We Shall Not Give Up The Fight This song comes from the Church of South Africa.

Never Turning Back Composed by Pat Humphries. Judy Small sings this on her album ‘One Voice in the Crowd’. Copyright: Crafty Maid Music (Australia)

Nkosi Sikelel’ iAfrika Composed by E.M. Sontonga in 1897 and adopted by the African National Congress in South Africa as its anthem in 1925. We were proud to sing this in Sheffield Cathedral on 11th February 1990, the night that Nelson Mandela was released, after 27 years a prisoner of the racist Apartheid regime. The first section is in Xhosa, and the second in Sotho. Arranged by John Jordan.
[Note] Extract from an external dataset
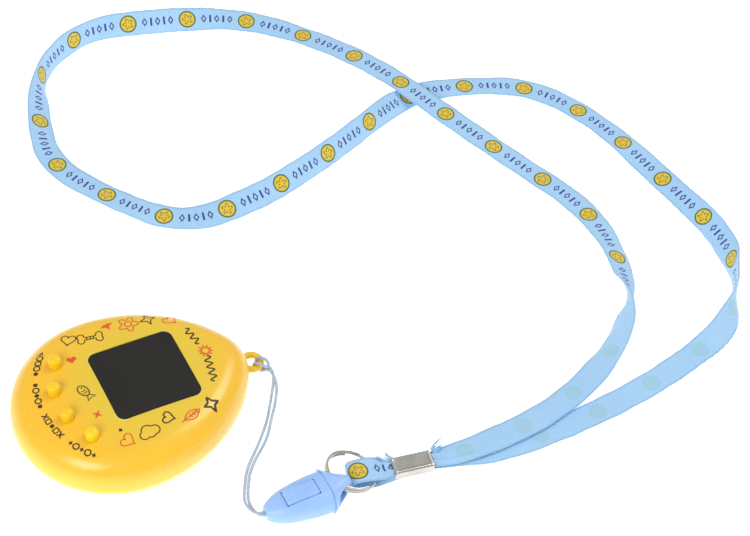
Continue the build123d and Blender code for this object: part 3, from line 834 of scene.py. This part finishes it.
def wave(length, height, turns):
    count = 12 * turns + 1
    return [(length * (i / (count - 1) - 0.5), height * math.sin(2 * math.pi * turns * i / (count - 1)))
            for i in range(count)]


WINDOW_HALF = (window_high[0] - window_low[0]) / 2 / MM
WINDOW_Y = SCREEN_Y / MM
COLUMN = WINDOW_HALF + 7.5    # middle of the row of prints on each side of the window
LEFT_PITCH = 7.2
RIGHT_PITCH = 8.0
LINE = 0.42


def left(step, out=0.0):
    """Place on the left of the window, in steps from its middle."""
    return -COLUMN - out, WINDOW_Y + step * LEFT_PITCH


def right(step, out=0.0):
    """Place on the right of the window, in steps from its middle."""
    return COLUMN + out, WINDOW_Y + step * RIGHT_PITCH


def middle_of(node):
    low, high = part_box(node)
    return (low[0] + high[0]) / 2 / MM, (low[1] + high[1]) / 2 / MM


BUTTON_ARC = math.hypot(*middle_of("select_button"))


def below(out, degrees):
    """Place beyond the buttons' arc, or inside it, turned from the case's centre line."""
    angle = math.radians(degrees)
    return (BUTTON_ARC + out) * math.sin(angle), -(BUTTON_ARC + out) * math.cos(angle)


black, red, pale = Print(), Print(), Print()
black.stroke(placed(heart(), *left(-2.5, 2.5), 60, 2.6), LINE)
red.fill(placed(star(), *left(-0.5, 3.0), 10, 2.6))
black.stroke(placed(dense(star()), *left(1.5), 5, 3.0), LINE)
red.stroke(placed(heart(), *left(2.5, -3.0), 120, 2.6), LINE)
red.stroke(placed(heart(), *right(-2, 0.5), 130, 2.6), LINE)
black.stroke(placed(heart(), *right(0, -2.5), 150, 2.3), LINE + 0.1)
black.stroke(placed(dense(star(4, 0.42)), *right(2, -2.5), 12, 2.9), 0.8)
red.fill(placed(heart(), *below(-5, -40), 80, 1.7))
red.fill(placed(star(4, 0.3), *below(-8, 25), 50, 2.0))
black.fill(placed(star(4, 0.7), *below(-6, 50), 20, 0.8))
# A bone, a flower, a small fish, a cloud and a leaf.
BONE = (*left(-1.5), 78)
black.stroke(placed(bone(), *BONE, 1.05), LINE)
for k in (-1, 0, 1):
    black.stroke(placed([(k * 1.1, -0.45), (k * 1.1, 0.45)], *BONE, 1.05), LINE, False)
FLOWER = left(0.5, 0.5)
red.stroke(placed(around(60, lambda a: 2.9 + 0.8 * math.cos(5 * a)), *FLOWER), LINE)
red.stroke(placed(disc(1.25), *FLOWER), LINE)
FISH = (*below(-9.5, -5), 20)
black.stroke(placed(around(36, lambda a: 2.5 / math.hypot(math.cos(a), math.sin(a) * 1.55)), *FISH), LINE)
black.stroke(placed([(2.3, 0.2), (4.6, 1.7), (4.0, 0), (4.6, -1.7), (2.3, -0.2)], *FISH), LINE, False)
black.fill(placed(placed(disc(0.33), -1.3, 0.35), *FISH))
black.stroke(placed([(-0.2, 1.0), (0.3, 0.0), (-0.2, -1.0)], *FISH), LINE * 0.8, False)
black.stroke(placed([(0.9, 0.9), (1.3, 0.0), (0.9, -0.9)], *FISH), LINE * 0.8, False)
black.stroke(placed(cloud(), *right(-1, 0.5), 100, 1.05), LINE)
LEAF = (*right(1, -0.5), 110)
red.stroke(placed(leaf(), *LEAF, 1.1), LINE)
red.stroke(placed([(-4.6, 0), (2.6, 0)], *LEAF), LINE, False)
for k in (-1, 0.3, 1.6):
    red.stroke(placed([(k, 0), (k + 0.8, 0.8)], *LEAF), LINE * 0.8, False)
    red.stroke(placed([(k, 0), (k + 0.8, -0.8)], *LEAF), LINE * 0.8, False)
# A plain sun between two flourishes, in place of any lettering.
SUN = (-1.5, WINDOW_Y + WINDOW_HALF + 8)
red.stroke(placed(disc(1.5), *SUN), 0.7)
for k in range(10):
    red.fill(placed([(1.95, -0.42), (3.0, 0.0), (1.95, 0.42)], *SUN, 36 * k))
black.stroke(placed(wave(8.5, 1.15, 3), SUN[0] - 8, SUN[1] - 1.5, 12), 0.62, False)
black.stroke(placed(wave(11.5, 1.2, 4), SUN[0] + 8, SUN[1] - 1.5, -10), 0.62, False)

# Rows of plain signs stand outside the buttons, on the same arc.
SIGN_OUT = 6.0
SIGN_PITCH = 2.35


def by_button(points, node, shift):
    """Points drawn upright, moved along the arc outside a button."""
    px, py = middle_of(node)
    radius = BUTTON_ARC + SIGN_OUT
    angle = math.atan2(py, px) + shift / radius
    return placed(points, radius * math.cos(angle), radius * math.sin(angle),
                  math.degrees(angle) + 90)


TRIANGLE = [(1.05, -1.25), (1.05, 1.25), (-1.05, 0.0)]
SQUARE = [(-0.85, -0.95), (0.85, -0.95), (0.85, 0.95), (-0.85, 0.95)]
CROSS = [[(-0.9, -1.1), (0.9, 1.1)], [(-0.9, 1.1), (0.9, -1.1)]]
FILLED = {"triangle": TRIANGLE, "dot": disc(0.8), "diamond": star(4, 0.7), "spark": star(4, 0.45)}
OUTLINED = {"square": dense(SQUARE), "ring": disc(1.05)}
SIGNS = {
    "select_button": ["triangle", "ring", "square", "ring", "dot"],
    "decide_button": ["dot", "ring", "diamond", "ring", "dot"],
    "cancel_button": ["cross", "square", "dot", "square", "cross"],
    "reset_button": ["spark", "ring", "spark", "ring", "spark"],
}
for node, row in SIGNS.items():
    for k, sign in enumerate(row):
        shift = (k - 2) * SIGN_PITCH
        if sign == "cross":
            for bar in CROSS:
                black.stroke(by_button(bar, node, shift), 0.55, False)
        elif sign in FILLED:
            black.fill(by_button(FILLED[sign], node, shift))
        else:
            black.stroke(by_button(OUTLINED[sign], node, shift), 0.5)

rim_line = []
for corner_x, corner_y, first in ((1, 1, 0), (-1, 1, 90), (-1, -1, 180), (1, -1, 270)):
    for i in range(7):
        angle = math.radians(first + 15 * i)
        flat = WINDOW_HALF + 0.42 - 3.3
        rim_line.append((corner_x * flat + 3.3 * math.cos(angle),
                         WINDOW_Y + corner_y * flat + 3.3 * math.sin(angle)))
pale.stroke(rim_line, 0.5)
for name, drawing, shader in (("prints_black", black, ink_black), ("prints_red", red, ink_red),
                              ("window_edge", pale, window_frame)):
    drawing.build(name, shader.material)

# ---- floor and light ---------------------------------------------------------------------
floor_material = Shader("floor", "#F6F6F6", 0.6, Emission_Color=(1, 1, 1, 1),
                        Emission_Strength=0.55)
floor = mesh_object("floor", [(-3, -3, 0), (3, -3, 0), (3, 3, 0), (-3, 3, 0)], [(0, 1, 2, 3)],
                    None, floor_material.material)
floor.location.z = -0.0002

world = bpy.data.worlds.new("studio")
world.use_nodes = True
world.node_tree.nodes["Background"].inputs["Color"].default_value = (1, 1, 1, 1)
world.node_tree.nodes["Background"].inputs["Strength"].default_value = 0.52
bpy.context.scene.world = world


def softbox(name, place, size, power):
    light = bpy.data.lights.new(name, "AREA")
    light.shape = "DISK"
    light.size = size
    light.energy = power
    obj = bpy.data.objects.new(name, light)
    obj.location = place
    obj.rotation_euler = (Vector((-0.05, 0.1, 0)) - Vector(place)).to_track_quat(
        "-Z", "Y").to_euler()
    bpy.context.scene.collection.objects.link(obj)


softbox("key", (-0.2, 1.0, 1.3), 0.9, 9)
softbox("fill", (0.6, -0.9, 0.9), 0.8, 9)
Power In The Union Sung to the tune ‘Rally Round the Flag’ of the US Civil War, with words written by Billy Bragg during the miners’ strike of 1984/5. Arranged by Jane Edwardson, then of our choir. Copyright: Chappell Music Ltd.

Freedom Is Coming Another song originating in the Church of South Africa.

Polegnala E Todora A modern Bulgarian love song, arranged by Philip Kouter, which tells of a young woman, lying under an olive tree. Sung by women of the choir. Copyright: State of Bulgaria.

All Or Nothing Words by Berthold Brecht, set to music by Hans Eisler. Arranged by Glen Gordon of the band ‘The Happy End’, June 1989.

The Freedom Tide Is Rising Composed by Michelle Lanchester in 1988 and arranged by Ysaye M. Barnwell of ‘Sweet Honey in the Rock’, this song celebrates the mass struggle for liberation from Apartheid in South Africa. “Freedom’s spirit cannot be enslaved.” Raised Voices from London taught it to us at Laurieston Hall People’s Centre in 1990.